Give every line below again, exactly.

Stored data -
^^^^^^^^^^^^^^^^
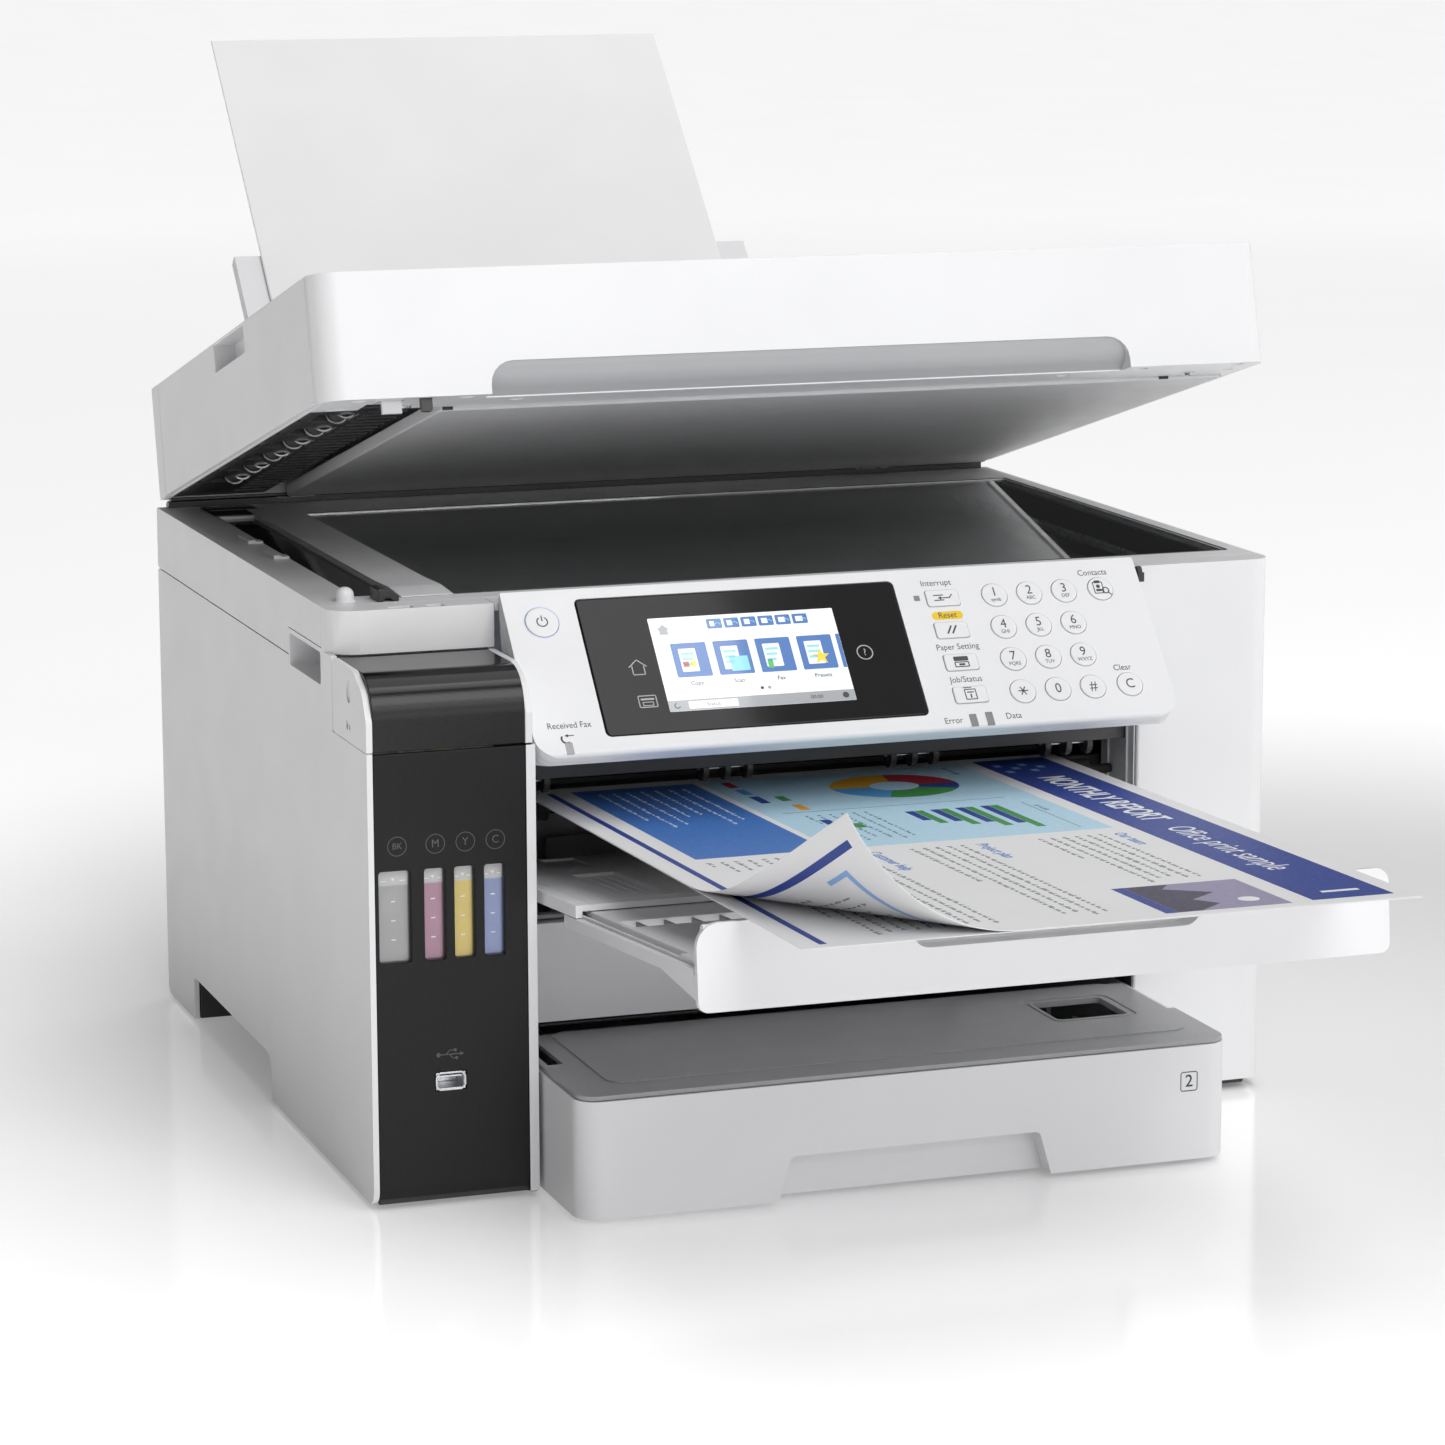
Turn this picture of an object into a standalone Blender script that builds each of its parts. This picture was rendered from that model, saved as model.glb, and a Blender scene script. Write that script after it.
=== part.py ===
"""A wide-format inkjet printer with a flatbed scanner, refillable ink tanks and two paper cassettes.

Lengths are written in millimetres and angles in degrees; MM turns lengths into Blender's metres.
The model's own frame has +X to the printer's right, its front towards -Y and +Z up.
Heights start at the table, and y starts at the front of the ink tank unit (the DATUM empty).
"""

from math import cos, pi, radians, sin, tan

import bmesh
import bpy
from mathutils import Matrix, Vector

MM = 0.001
GAP = 0.4  # air between neighbouring pieces
WALL = 3.0  # moulded wall
FAR = 700.0  # reach of a cutter that leaves the printer

# ---- driving dimensions: body ----
HALF_WIDTH = 257.5
PILLAR_FRONT = 65.0  # front of the right pillar and of the cassettes' bay
BODY_REAR = 464.0
REAR_BULGE = 500.0
BODY_BOTTOM = 3.0
SEAM_Z = 255.0  # scanner unit above, print unit below
SCANNER_TOP = 290.0
RIM_REAR = 84.5  # the fixed front rim ends here and the scanner unit begins
BAY_LEFT, BAY_RIGHT = -173.0, 179.5
TANK_LEFT, TANK_RIGHT = -254.9, -177.0
TANK_REAR = 175.0
CHEEK_BOTTOM, COVER_TOP, COVER_REAR = 230.4, 267.6, 64.6
ARCH_FRONT, ARCH_REAR, ARCH_TOP = 211.0, 396.0, 28.0
GRIP_FRONT, GRIP_REAR = 84.9, 153.0
GRIP_LOW, GRIP_HIGH, GRIP_DEPTH, GRIP_DEPTH_RIGHT = 248.0, 269.0, 24.0, 12.0

# ---- driving dimensions: scanner and lid ----
GLASS_X, GLASS_Y = (-184.5, 247.0), (102.0, 408.0)
STRIP_X, STRIP_Y = (-233.0, -212.6), (110.0, 412.0)
LID_AXIS_Y, LID_AXIS_Z = 465.5, 292.5
LID_OPEN = 14.6
LID_REACH, LID_BACK, LID_HEIGHT = 400.8, 10.0, 64.0
LID_CORNER = 14.0
ADF_FRONT, ADF_BACK, ADF_RIGHT = 388.0, 30.0, -70.0
NOTCH_ROOF = 1.2
TRACK_X, TRACK_Y = (-252.4, -197.0), (-360.4, -16.0)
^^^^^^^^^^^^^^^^
Written response -
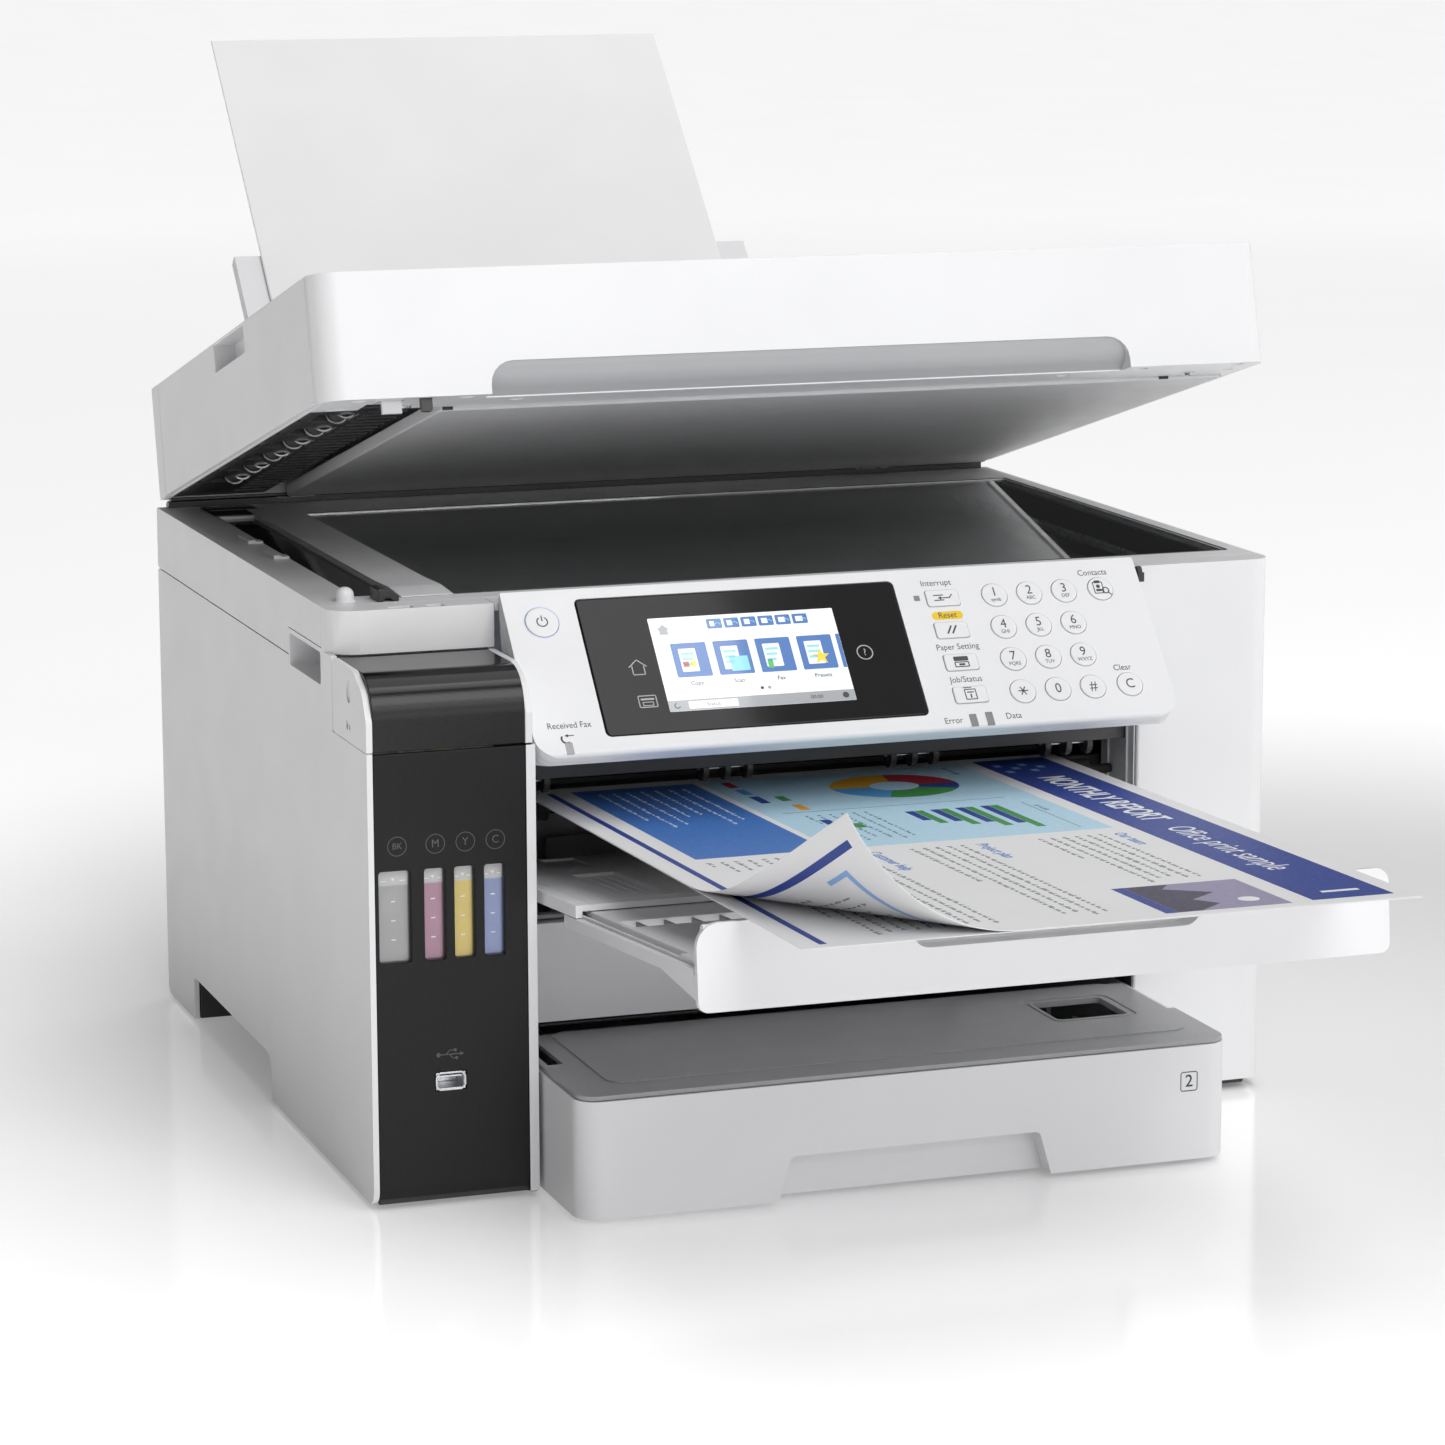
Turn this picture of an object into a standalone Blender script that builds each of its parts. This picture was rendered from that model, saved as model.glb, and a Blender scene script. Write that script after it.
=== part.py ===
"""A wide-format inkjet printer with a flatbed scanner, refillable ink tanks and two paper cassettes.

Lengths are written in millimetres and angles in degrees; MM turns lengths into Blender's metres.
The model's own frame has +X to the printer's right, its front towards -Y and +Z up.
Heights start at the table, and y starts at the front of the ink tank unit (the DATUM empty).
"""

from math import cos, pi, radians, sin, tan

import bmesh
import bpy
from mathutils import Matrix, Vector

MM = 0.001
GAP = 0.4  # air between neighbouring pieces
WALL = 3.0  # moulded wall
FAR = 700.0  # reach of a cutter that leaves the printer

# ---- driving dimensions: body ----
HALF_WIDTH = 257.5
PILLAR_FRONT = 65.0  # front of the right pillar and of the cassettes' bay
BODY_REAR = 464.0
REAR_BULGE = 500.0
BODY_BOTTOM = 3.0
SEAM_Z = 255.0  # scanner unit above, print unit below
SCANNER_TOP = 290.0
RIM_REAR = 84.5  # the fixed front rim ends here and the scanner unit begins
BAY_LEFT, BAY_RIGHT = -173.0, 179.5
TANK_LEFT, TANK_RIGHT = -254.9, -177.0
TANK_REAR = 175.0
CHEEK_BOTTOM, COVER_TOP, COVER_REAR = 230.4, 267.6, 64.6
ARCH_FRONT, ARCH_REAR, ARCH_TOP = 211.0, 396.0, 28.0
GRIP_FRONT, GRIP_REAR = 84.9, 153.0
GRIP_LOW, GRIP_HIGH, GRIP_DEPTH, GRIP_DEPTH_RIGHT = 248.0, 269.0, 24.0, 12.0

# ---- driving dimensions: scanner and lid ----
GLASS_X, GLASS_Y = (-184.5, 247.0), (102.0, 408.0)
STRIP_X, STRIP_Y = (-233.0, -212.6), (110.0, 412.0)
LID_AXIS_Y, LID_AXIS_Z = 465.5, 292.5
LID_OPEN = 14.6
LID_REACH, LID_BACK, LID_HEIGHT = 400.8, 10.0, 64.0
LID_CORNER = 14.0
ADF_FRONT, ADF_BACK, ADF_RIGHT = 388.0, 30.0, -70.0
NOTCH_ROOF = 1.2
TRACK_X, TRACK_Y = (-252.4, -197.0), (-360.4, -16.0)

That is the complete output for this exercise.